Nonetheless, I view consistency as a characteristic I use to judge others. I tend not to be comfortable around people who are random or act unusual. Consistency is that feeling of being curled up in a blanket by a warm fire with a cup of cocoa sitting near your grandmother who is baking chocolate chip cookies from scratch. It’s a baseline I can use as a starting place from which to determine the best next step or path.

Consider Robert Frost’s 1916 poem “The Road Not Taken,” if you don’t mind going on this little journey with me. The general interpretation is the quintessential “what if” scenario where people try to figure out if they made the right choice versus just doing or accepting either option. If you are consistent, you may consistently spend minutes, hours, days thinking about which option to take. If you are consistent, you may consistently choose the first option presented to you (e.g. the closest, the shortest, the most scenic – whatever your normal preference is…). BUT…

What if your consistency is based on your gut instinct?
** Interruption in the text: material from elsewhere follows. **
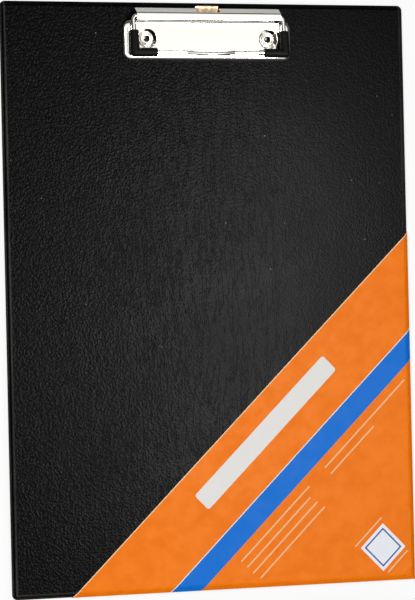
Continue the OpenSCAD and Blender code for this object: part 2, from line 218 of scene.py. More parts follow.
def outward(points, faces):
    # turns the faces round if the volume under them is negative
    volume = sum(np.sum(points[face[:, 0]] * np.cross(points[face[:, k]], points[face[:, k + 1]]))
                 for face in faces for k in range(1, face.shape[1] - 1))
    return faces if volume > 0 else [face[:, ::-1] for face in faces]


def makePiece(name, points, faces, body, nodes, material, sharp=40):
    # mesh object at the origin, riding on its body and standing for its nodes
    faces = outward(points, faces)
    sizes = np.concatenate([np.full(len(face), face.shape[1]) for face in faces])
    corners = np.concatenate([face.ravel() for face in faces])
    mesh = bpy.data.meshes.new(name)
    mesh.vertices.add(len(points))
    mesh.vertices.foreach_set("co", (points * mm).astype(np.float32).ravel())
    mesh.loops.add(len(corners))
    mesh.loops.foreach_set("vertex_index", corners.astype(np.int32))
    mesh.polygons.add(len(sizes))
    mesh.polygons.foreach_set("loop_start", (np.cumsum(sizes) - sizes).astype(np.int32))
    mesh.update(calc_edges=True)
    mesh.validate()
    mesh.shade_smooth()
    mesh.set_sharp_from_angle(angle=np.radians(sharp))
    mesh.materials.append(material)
    piece = bpy.data.objects.new(name, mesh)
    scene.collection.objects.link(piece)
    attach(piece, body)
    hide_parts(*nodes)
    print("made", name, len(mesh.polygons), "faces")
    return piece


# short ways to build shader nodes

def put(tree, kind, settings=None, **links):
    # new node; settings are its own properties, and links give each input a number, a colour or a socket
    node = tree.nodes.new("ShaderNode" + kind)
    for key, value in (settings or {}).items():
        setattr(node, key, value)
    for key, value in links.items():
        socket = node.inputs[int(key[1:])] if key[1:].isdigit() else node.inputs[key.replace("_", " ")]
        if isinstance(value, bpy.types.NodeSocket):
            tree.links.new(value, socket)
        else:
            socket.default_value = value
    return node


def maths(tree, operation, a, b=0.0, c=0.0):
    return put(tree, "Math", {"operation": operation}, i0=a, i1=b, i2=c).outputs[0]


def fade(tree, value, low, high, start=0.0, stop=1.0):
    # smooth step of a value from low to high
    node = put(tree, "MapRange", {"interpolation_type": "SMOOTHSTEP"},
               Value=value, From_Min=low, From_Max=high, To_Min=start, To_Max=stop)
    return node.outputs["Result"]


def paint(tree, under, over, mask):
    # colour over on top of colour under, where the mask is 1
    node = tree.nodes.new("ShaderNodeMix")
    node.data_type = "RGBA"
    for index, value in ((0, mask), (6, under), (7, over)):
        if isinstance(value, bpy.types.NodeSocket):
            tree.links.new(value, node.inputs[index])
        else:
            node.inputs[index].default_value = value
    return node.outputs[2]


def makeGroup(name, inputs, outputs):
    # empty node group; inputs map names to a default number or None for a vector
    group = bpy.data.node_groups.new(name, "ShaderNodeTree")
    for key, value in inputs.items():
        kind = "NodeSocketVector" if value is None else "NodeSocketFloat"
        socket = group.interface.new_socket(key, in_out="INPUT", socket_type=kind)
        if value is not None:
            socket.default_value = value
    for key in outputs:
        group.interface.new_socket(key, in_out="OUTPUT", socket_type="NodeSocketFloat")
    source = group.nodes.new("NodeGroupInput")
    target = group.nodes.new("NodeGroupOutput")
    return group, source.outputs, target.inputs


def useGroup(tree, group, **links):
    node = tree.nodes.new("ShaderNodeGroup")
    node.node_tree = group
    for key, value in links.items():
        if isinstance(value, bpy.types.NodeSocket):
            tree.links.new(value, node.inputs[key])
        else:
            node.inputs[key].default_value = value
    return node.outputs


def newMaterial(name, **values):
    # principled material with its constant sockets set
    material = bpy.data.materials.new(name)
    material.use_nodes = True
    tree = material.node_tree
    shader = tree.nodes["Principled BSDF"]
    for key, value in values.items():
        shader.inputs[key.replace("_", " ")].default_value = value
    return material, tree, shader


def placeInMillimetres(tree):
    # object coordinates in millimetres
    place = put(tree, "TexCoord").outputs["Object"]
    return put(tree, "VectorMath", {"operation": "SCALE"}, i0=place, Scale=1 / mm).outputs[0]


def bumped(tree, shader, height, strength, distance):
    # distance is in metres, as the scene is
    node = put(tree, "Bump", Height=height, Strength=strength, Distance=distance)
    tree.links.new(node.outputs["Normal"], shader.inputs["Normal"])


# node groups that several materials use

def makeGrain():
    # leather pebbles: rounded cells of warped Voronoi, with slanting creases from stretched noise
    group, given, out = makeGroup("leatherGrain", {"Vector": None, "Cell": 1.1, "Creases": 0.5}, ["Height"])
    sway = put(group, "TexNoise", Vector=given["Vector"], Scale=0.35, Detail=2.0)
    swayed = put(group, "VectorMath", {"operation": "MULTIPLY_ADD"},
                 i0=sway.outputs["Color"], i1=(1.6, 1.6, 1.6), i2=given["Vector"])
    size = maths(group, "DIVIDE", 1.0, given["Cell"])
    cells = put(group, "TexVoronoi", {"feature": "SMOOTH_F1"}, Vector=swayed.outputs[0], Scale=size,
                Smoothness=0.35)
    pebble = fade(group, cells.outputs["Distance"], 0.15, 0.75, 1.0, 0.0)
    turned = put(group, "Mapping", Vector=given["Vector"], Rotation=(0, 0, 0.9), Scale=(0.30, 0.045, 0.3))
    streak = put(group, "TexNoise", Vector=turned.outputs[0], Scale=1.0, Detail=3.0, Roughness=0.6)
    ridge = maths(group, "ABSOLUTE", maths(group, "SUBTRACT", streak.outputs["Fac"], 0.5))
    crease = fade(group, ridge, 0.0, 0.03, 1.0, 0.0)
    drop = maths(group, "MULTIPLY", crease, given["Creases"])
    group.links.new(maths(group, "SUBTRACT", pebble, drop), out["Height"])
    return group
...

I’ve found that in the 10% of times when I am supposedly inconsistent, I’m acting on some internal adrenaline change. A built-up knowledge base, hidden beneath the surface, which acts on my behalf when I’m unfocused or disinterested. Do I find those unusual and abnormal decisions character-weakening or strengthening?

Strengthening… because if I live 90% of life being consistent, that hidden 10% reacting to something new and different is still based on 90% consistency, thereby offering a higher chance of success. It would take some climactic event to truly alter the intrinsic values and thought-patterns I’ve assembled over the years.

That said… the challenge I see here is how to exponentially expose the 10% to newer and alternative options which I can analyze and consume, leading to even stronger depths. I want to and should keep the 10%, but their contents should not be static; they should grow with each new, learned set of behaviors.

Way too psychological. Simply said: Be sure the consistency is challenged from time to time; don’t let spontaneity become the only way you’ll take a risk. Even an educated one.